11. Laeila Adjovi : les mythologies recomposées (Bénin/Sénégal)


Photographe, conteuse, exploratrice visuelle, Laeila Adjovi imagine des récits où se croisent traditions africaines, critique postcoloniale et imaginaires futurs. Lauréate du prix du jury aux Rencontres de Bamako, elle revisite les codes du reportage. Elle crée des figures hybrides, entre fable politique et rêverie visuelle. Une écriture photographique transversale, où la narration devient territoire d’émancipation.
12. Nedia Were : la couleur comme manifeste (Kenya)



Autodidacte et engagé, Nedia Were peint les visages d’une jeunesse africaine audacieuse. Silhouettes vibrantes, regards droits, palettes intenses : ses portraits capturent la fierté, l’insoumission, la complexité. Chaque œuvre est une affirmation. C’est un miroir de soi. Une manière de dire : « nous sommes là, lumineux et entiers ».
Focus : Quelles pratiques dominent aujourd’hui la scène contemporaine africaine ?
Les artistes africains contemporains se distinguent par une diversité d’engagements. Ils exercent une liberté totale de formes. Ils ne sont pas caractérisés par une esthétique uniforme :
- La sculpture textile : du fil comme mémoire politique (Billie Zangewa, Abdoulaye Konaté)

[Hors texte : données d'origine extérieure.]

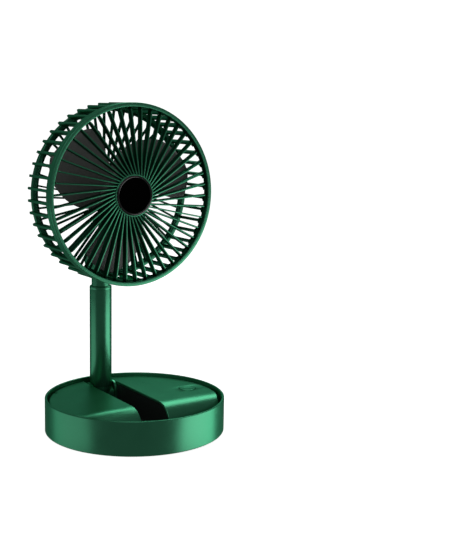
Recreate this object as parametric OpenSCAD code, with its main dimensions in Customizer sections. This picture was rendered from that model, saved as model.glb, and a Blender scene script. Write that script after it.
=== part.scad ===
// Foldable telescopic desk fan. The base is a round tub whose bottom centre is the origin, +Z is up and
// the fan blows towards -Y. The pole folds forward into a channel between two decks, while the head
// turns over and lands on the rim of the tub, front grille up.

/* [Base] */
// Outside diameter of the base tub
base_d = 155; // [130:1:190]
// Height of the tub's rim above the table
base_h = 30; // [29:0.5:40]
// Thickness of the tub's side wall
rim_t = 2; // [1.5:0.1:3]
// Thickness of the tub's floor
floor_t = 2.2; // [2:0.1:3]
// Depth of the decks below the rim
deck_drop = 3; // [2:0.1:5]
// Thickness of the deck covers
deck_t = 2; // [1.5:0.1:2.5]
// Open groove between the decks and the tub's wall
deck_groove = 1.8; // [1:0.1:3]
// Where the decks' flat tops end, in front of the middle
nose_y = 18; // [5:0.5:25]
// Radius of the decks' rounded noses
nose_r = 19; // [14:0.5:20]
// Clear width of the channel that the pole folds into
channel_w = 26; // [25.6:0.1:32]
// Thickness of the channel's black liner
liner_t = 1.2; // [0.8:0.1:1.6]
// Height of the rubber feet below the tub's floor
foot_h = 0.8; // [0.5:0.1:2]

/* [Controls and power] */
// Diameter of the power button
button_d = 14.6; // [10:0.1:18]
// Distance of the button from the channel's middle
button_x = 56.3; // [40:0.1:58]
// Travel of the power button
button_travel = 1; // [0.6:0.1:1.5]
// Diameter of a battery cell
cell_d = 18.4; // [14:0.1:18.6]
// Length of a battery cell
cell_len = 65; // [40:1:68]
// Width of the charging socket
socket_w = 9; // [8:0.1:10]
// Height of the charging socket
socket_h = 3.2; // [2.8:0.1:4]

/* [Pole] */
// Distance from the rim's outside to the pole's middle
pole_inset = 13.5; // [12.5:0.1:20]
// Height of the pole's pivot above the table
pivot_z = 14; // [13.8:0.1:15]
// Outside diameter of the outer tube
outer_d = 20; // [18:0.1:20.2]
// Wall of the outer tube
outer_wall = 1.3; // [1:0.1:1.8]
// Wall of the inner tube
inner_wall = 1; // [0.8:0.1:1.5]
// Radial step between the inner tube and the outer tube's bore
tube_step = 0.5; // [0.4:0.05:1]
// Diameter of both hinge pins
pin_d = 5; // [4:0.1:6]
// Slide of the inner tube
stroke = 65; // [30:1:65]
// Stretch of inner tube left showing when the pole is closed
tube_show = 15.7; // [12:0.1:40]

/* [Head] */
// Outside diameter of the head
head_d = 155.6; // [140:0.5:190]
// Depth of the head from the front ring to the slats' tips
head_depth = 45.2; // [44:0.1:56]
// Height of the head's middle above its hinge
hinge_rise = 62.7; // [56:0.1:80]
// Gap between the folded head and the tub's rim
rest_gap = 0.8; // [0.5:0.1:2]
// Number of fins, slats and rear spokes
fin_n = 46; // [24:1:48]
// Radial width of the front ring
ring_w = 3.4; // [3:0.1:8]
// Depth of the front ring
ring_depth = 5; // [4:0.1:8]
// Thickness of a front fin
fin_t = 1.3; // [1:0.1:1.8]
// Depth of a front fin
fin_depth = 6.5; // [4:0.1:8]
// Distance at which the fins' lines pass the fan's axis
fin_skew = 7.1; // [0:0.1:9]
// Depth of the plain band behind the front ring
band_depth = 3; // [2:0.1:8]
// Width of a side slat
slat_w = 2.3; // [1.8:0.1:3]
// Radial depth of a side slat
slat_h = 3.4; // [2.5:0.1:5]
// Length of the slats' tips behind the rear ring
slat_tip = 1.7; // [1:0.1:4]

/* [Impeller and motor] */
// Number of blades
blade_n = 3; // [2:1:5]
// Radius of the blades' tips
blade_r = 68; // [50:0.5:69]
// Thickness of a blade
blade_t = 1.6; // [1:0.1:2.5]
// Depth that a blade sweeps along the axis
blade_rise = 20; // [8:0.5:21]
// Outside diameter of the impeller's hub
hub_d = 36; // [34:0.5:44]
// Diameter of the motor's shaft
shaft_d = 3; // [2:0.1:4]
// Outside diameter of the stator
stator_d = 23; // [18:0.1:24]

/* [Hidden] */
$fn = 96;
eps = 0.01;
fit_gap = 0.06;     // radial running clearance of pins, shafts and slides
seat_gap = 0.02;    // radial clearance of pieces pressed together
move_gap = 0.4;     // gap between pieces that pass each other
face_gap = 0.1;     // gap between hinge faces

base_r = base_d / 2;
tub_r = base_r - rim_t;
deck_r = tub_r - deck_groove;
floor_z = foot_h + floor_t;
deck_z = base_h - deck_drop;
channel_r = channel_w / 2;
liner_floor = 0.6;
liner_r = channel_r + liner_t;

pole_y = base_r - pole_inset;
outer_r = outer_d / 2;
outer_bore = outer_r - outer_wall;
inner_r = outer_bore - tube_step;
inner_bore = inner_r - inner_wall;
pole_len = pole_y + hinge_rise;
hinge_z = pivot_z + pole_len;
foot_eye_r = outer_r - 1;
top_eye_r = inner_r - 0.2;
tube_low = pivot_z + outer_r;
tube_high = hinge_z - top_eye_r - tube_show;
collar_h = 3;
collar_in = 6;
bush_h = 9;
stop_gap = 1;
inner_low = tube_high - collar_h - collar_in - bush_h - stroke - stop_gap;
inner_high = hinge_z - top_eye_r;
ear_t = 2.3;
ear_in = channel_r - 0.2 - ear_t;
ear_r = 9;
ear_z = deck_z + 0.5 - ear_r;
washer_t = 0.8;
foot_half = ear_in - washer_t - 2 * face_gap;
fork_out = channel_r - 0.6;
fork_in = inner_r + 0.3;
top_half = fork_in - washer_t - 2 * face_gap;

head_r = head_d / 2;
head_z = hinge_z + hinge_rise;
back_y = pole_y - (base_h + rest_gap - pivot_z);
front_y = back_y - head_depth;
plate_back = -head_depth;
spoke_depth = 3.5;
rear_z = -head_depth + slat_tip;
rear_ring_w = 4;
slat_r = head_r - 0.5;
rear_ring_r = slat_r - 1.7;
rear_rim_w = 1.6;    // the rear grille's own rim, pressed into the cage's ring
rear_rim_r = rear_ring_r - rear_ring_w - seat_gap;
band_t = 2.5;
band_low = -ring_depth - band_depth;
slat_root = 0.5;
hub_plate_r = 21;
grille_hub_r = 18;
bezel_r = 17;
bezel_in = 15;
arm_t = 4.6;
arm_r = 8;
cap_t = 2.8;
cap_r = 20;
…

- La photographie documentaire : outil d’archives et d’affirmation (Zanele Muholi, Laeila Adjovi)
- L’installation immersive : espaces mentaux, rituels visuels (Simphiwe Ndzube, El Anatsui)
- Le portrait revisité : identité, intimité, postcolonialité (Boafo, Smit, Kamuanga Ilunga)
Découvrir un artiste africain contemporain, c’est aussi élargir son regard sur le monde. À travers leurs œuvres, ces artistes africains ne racontent pas seulement leur histoire personnelle ou celle de leur pays. Ils nous parlent d’humanité, de mémoire, d’hybridation, d’émancipation. En intégrant ces voix dans vos références artistiques, vous apportez une perspective plus juste. Votre regard devient plus ouvert. Vous développez une curiosité plus profonde sur le monde.